Celem eksperymentu założyłem dwa "blogi". Jedno na blog.onet.pl drugie na blogi.pl. Muszę z przykrością stwierdzić, że ten pierwszy okazał się najlepszy. Przejrzysty i jasny w prowadzeniu, w każdym momencie jest bezpośredni wgląd w rezultat swojej pracy, duże możliwości manipulowania opcjami i obrazem graficznym. Cudo! Chcesz przedstawić swoje wspomnienia- nie ma problemu. Chcesz może zaprezentować zdjęcia z wakacji lub artystyczne- nic trudnego.

Pozdrawiam blogerów i blogowiczki.       


 

sogra : :
lis 01 2004 NO I ZNALAZŁEM...
Komentarze: 0

No i znalazłem sposób na zwalczanie nudy, sposób na wypełnienie czasu wolnego, wolnego od obowiązków rodzinnych i zawodowych. BLOG...Znalazłem w nim własny kącik na podzielenie się rozmyślaniami, przedstawienie poglądów i opinii na różne tematy. Wreszcie można tutaj przedstawić swoje radości i smutki, można też tutaj zrzucić z siebie ciężar przykrych przeżyć i doznań.

Ktoś mógłby powiedzieć, że słowo pisane to nie wszystko, że potrzebny jest bezpośredni kontakt z drugim człowiekiem. Zgoda, ale o wiele łatwiej, bez obawy o negatywne reakcje drugiej osoby, jest przelać dobre i gorzkie słowa na papier. 

Nie patrzysz wtedy w oczy słuchacza. Brak odwagi? No, to spróbuj człowieku np. powiedzieć zakochanej osobie, że jest od tej chwili ci niepotrzebna i obca. Ciężko. Każdy unika takiej rozmowy. Jednak to samo można powiedzieć  pisząc obojętnie gdzie, w liście czy w komputerze. Z ciężkim serce, ale bezboleśnie.

                Mój BLOG... Teraz jest bezbarwny, takie byle co. W pośpiechu poszedłem na łatwiznę i skorzystałem z gotowego szablonu dawanego przez sieć. Ale ten "blog " jest już mój i mogę w nim cokolwiek napisać. 

Czy liczę, że ktoś otworzy moją stronę? Nie. Nie chce nikogo czarować. Tutaj znalazłem miejsce na moje rozważania i zapiski o zwykłych sprawach. 

Od dawna prowadzę coś w rodzaju dziennika. Tak go nazywam. Wielu znajomych pytało mnie: Po co ci to? Po co marnujesz swój czas? Odpowiadam: Ja to lubie robić. Zwykle nie wertuję poprzednich okresów i nie czytam tego, co  zdarzyło sie kiedyś. Pisze zwykle dla przyjemności pisania, pod wpływem chwili, spontanicznie.

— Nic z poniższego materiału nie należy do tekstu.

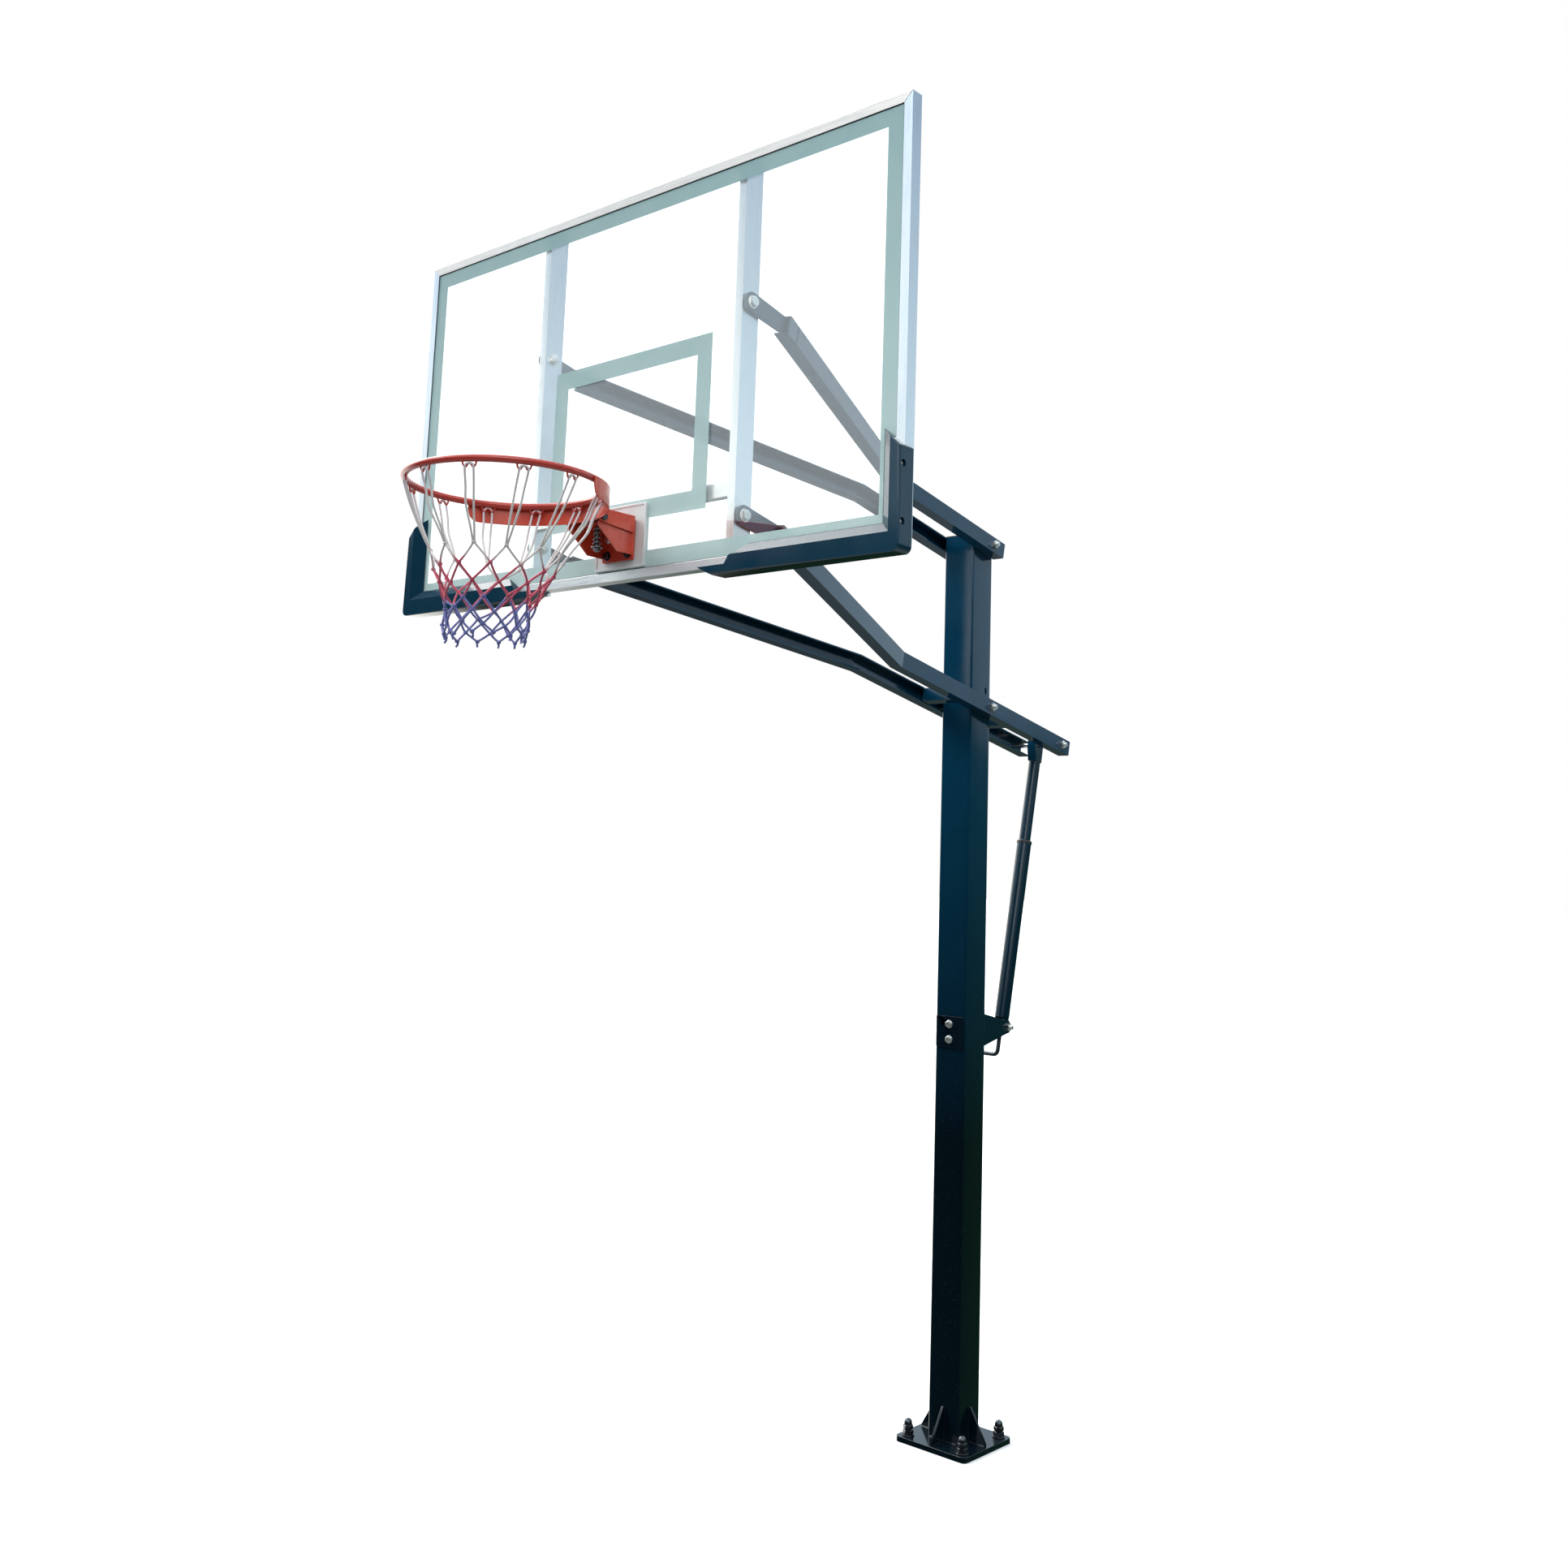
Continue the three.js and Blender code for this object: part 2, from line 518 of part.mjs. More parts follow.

                 Co mogę na swoim "blogu" zaprezentować? Wierszy nie piszę, nawet nie próbowałem. Natomiast wiele fotografuję. Utrwalam aparatem cyfrowym wszystko, co sie da, od zdjęć rodzinnych do zdjęć mojego miasta, Ełku i okolicy. I tutaj już mogę się popisać. bo fotografia jest moim hobby od lat.

                  Nawiązując do pobudek zainteresowania się "blogiem" muszę przyznać, że popularne komunikatory typy gadu-gadu i czaty, którymi tak zachwycają się młodzi ludzie, nie satysfakcjonują mnie. Wręcz odstraszają mnie dialogami na mizernym poziomie, szokującym słownictwem, rozmowami półsłówkami, dodatkami, które mają wyrażać w mniemaniu piszącego zachwyt, niezadowolenie, ironię, mruczenie, coś nieokreślonego dla zwykłej zwłoki. 

                  W "blogach" widać już pozytywny poziom uczestników. To nie jest jakieś bla-bla.  Cieszą mnie poważne i fachowe rady komentujących, a smucą komentarze przepełnione inorią, docinkami i ignorancją w stosunku do innych, mniej wtajemniczonych w obsłudze "bloga". O ostatecznej ocenie wizerunku prawdziwego polskiego blogowicza decydują wszyscy. Szukajmy satysfakcji w tym co robimy.         

 

sogra : :
lis 01 2004 KIM JESTEM? JUŻ MÓWIĘ...
Komentarze: 1

Mieszkam na Mazurach.

Mam 50 lat

Jestem żonaty. Moja żona - Krystyna.

Dzieci: Sebastian, Tomasz, Piotr.

Pracujemy zawodowo / Tomasz i Piotr uczą się /.